On Fox News at Night (airing during the midnight hour of March 11), Trace Gallagher began a segment by stating, “Driving is racist. Says so right in the LA Times, which ran a headline reading, quoting, ‘How white and affluent drivers are polluting the air breathed by L.A.’s people of color.’” He also dismissed the idea of the disproportionate impacts of minority pollution, claiming, “The study says air quality is worse a few blocks from a freeway and common sense says, it's L.A. Almost everyone lives a few blocks from the freeway.”
For his part in writing about a study and simply expressing his own feelings on racist highway practices, Roth was barraged with right-wing and antisemitic hate mail.

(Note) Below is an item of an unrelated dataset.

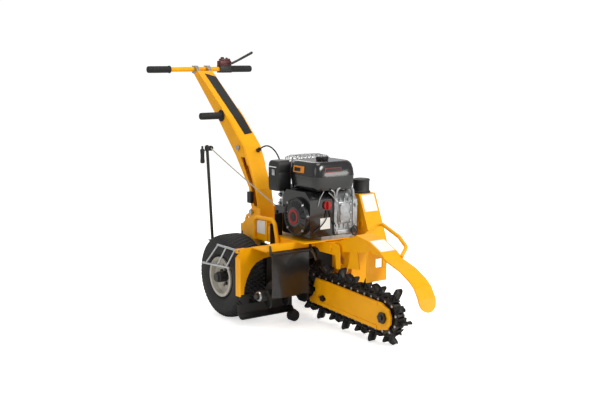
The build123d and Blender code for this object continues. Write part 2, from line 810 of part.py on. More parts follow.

Fox News has a history of attacking environmental justice issues
In the aftermath of 2022’s Hurricane Ian, Vice President Kamala Harris correctly pointed out that it’s typically lower-income communities and communities of color that suffer the most from extreme weather events. Fox News personalities lambasted her over this claim, acting outraged that race was brought up at all. Some also falsely accused the administration of planning to deny hurricane aid to white communities. More recently, Fox attacked environmental justice initiatives and pushed racial grievance narratives in the wake of the Ohio train derailment.
In addition to mocking environmental justice initiatives, right-wing media will also downright ignore them, as they did when covering the Jackson, Mississippi, water crisis in 2022.

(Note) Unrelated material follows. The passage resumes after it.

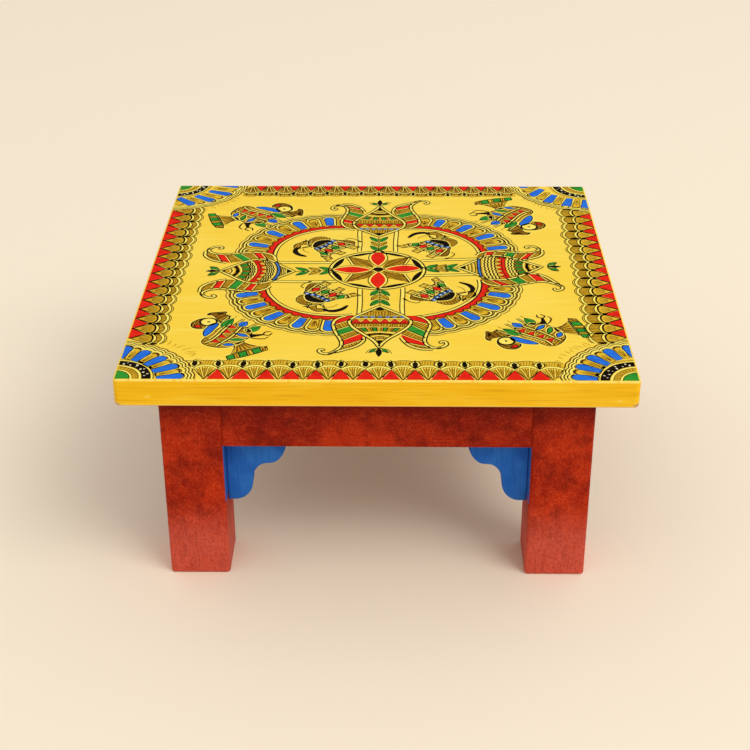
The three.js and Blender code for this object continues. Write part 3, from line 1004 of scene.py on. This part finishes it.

In addition to these examples, Fox also worked up a storm over environmental justice initiatives in the 2021 version of Biden’s Build Back Better bill, crying foul over modest attempts to rectify decades of racist building practices. At the time, Media Matters wrote that “Fox’s coverage of these programs has not attempted to describe what they entail or what they would accomplish for hundreds of communities. Rather, they have been used as punchlines or set up for cheap shots that reflect Fox’s racist ethos and climate denial.”
This exactly sums up Fox’s coverage of the vehicular pollution study and the resulting L.A. Times report on it. The network downplayed the facts and data surrounding disproportionate minority pollution, and instead loudly complained that it’s all a hoax or that it's actually white people who are being unfairly treated. Boeing, the author of the study, made the same point: Responding on Twitter to the right-wing anger toward his work, he stated that there wasn’t much for him to comment on because “there was no critical engagement with our data or statistical analysis whatsoever, all of which was peer reviewed.”

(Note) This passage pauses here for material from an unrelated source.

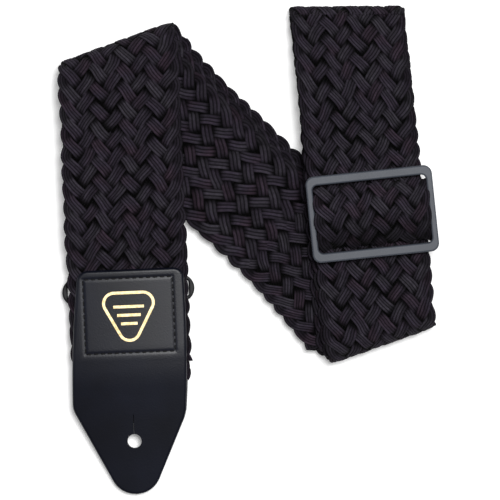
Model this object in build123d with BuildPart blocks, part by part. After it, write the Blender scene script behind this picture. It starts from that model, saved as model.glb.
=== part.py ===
from build123d import *
from math import atan2, cos, degrees, radians, sin, tan
import os

# Folded guitar strap, lying flat with the front face of its outer runs up.
# Millimetres, +Z up. The origin is the centre of the rear leather end's button
# hole, on the surface that the strap lies on. The doubled webbing goes up the
# left run, folds over, comes down the diagonal run, folds again and goes up the
# right run, where the slider holds it. Headings are degrees from +X.

# ---- webbing ----
webbing_width = 50.8
webbing_thickness = 3.0
layer_gap = 0.2
layer_pitch = webbing_thickness + layer_gap
wrap_squeeze = 0.4
wrap_thickness = webbing_thickness - wrap_squeeze
overrun = 40.0
cutter = 120.0

# ---- plan of the folded strap ----
left_heading = 92.4
left_crease = 20.2
diagonal_under_ramp = 8.8
first_bend = 9.0
first_bend_length = 50.0
diagonal_straight = 44.0
second_bend = -14.0
second_bend_length = 60.0
right_heading = 96.0
right_straight = 100.0
droop_angle = 16.0
droop_length = 32.2
droop_radius = 60.0
returning_end_at = 62.0

# where each layer's centre crosses a crease, along the crease
front_layer = 2
inner_layer = 1
outer_layer = 0
left_fold_slip = {front_layer: 4.0, inner_layer: 1.5, outer_layer: -1.0}
right_fold_slip = {front_layer: -5.2, inner_layer: -3.7, outer_layer: -2.2}

# ---- ring ----
ring_at = 64.1
ring_bar = 2.6
ring_depth = 3.0
ring_corner_wall = 1.45
ring_slot_corner = 0.8
ring_edge_round = 0.7
wrap_clearance = 0.3
ring_loop_play = 0.5
ring_side_play = 0.8
ring_lift = 0.5
loops_gap = 0.3
ring_loop_width = webbing_width - 2 * ring_loop_play
ring_slot_width = ring_loop_width + 2 * ring_side_play
wrap_inner = ring_depth / 2 + wrap_clearance
wrap_middle = wrap_inner + wrap_thickness / 2
wrap_outer = wrap_inner + wrap_thickness
ring_slot_height = 2 * wrap_outer + loops_gap - ring_bar
ring_height = ring_slot_height + 2 * ring_bar
ring_level = wrap_outer + ring_lift
bar_offset = (ring_slot_height + ring_bar) / 2
upper_bar_at = ring_at + bar_offset
lower_bar_at = ring_at - bar_offset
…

Promoting climate denial, protecting the wealthy fossil fuel industry, and downplaying the U.S.’ long and sordid history of racism are key themes of Fox News’ right-wing programming. Inconvenient facts like those pointed out in the study — that decades of racist urban planning have contributed to minority populations breathing in more polluted and dangerous air coming from vehicles driven by more affluent people living in other communities — would run up against Fox’s pro-fossil fuel and racial grievance agenda. It thus works for the network to aggressively deny environmental justice issues and reframe the discussion by attacking and manufacturing a backlash in an attempt to intimidate those who even dare to report on them. In this case, the intimidation did not succeed: Roth’s story ended up appearing in the March 13 print edition of the L.A. Times.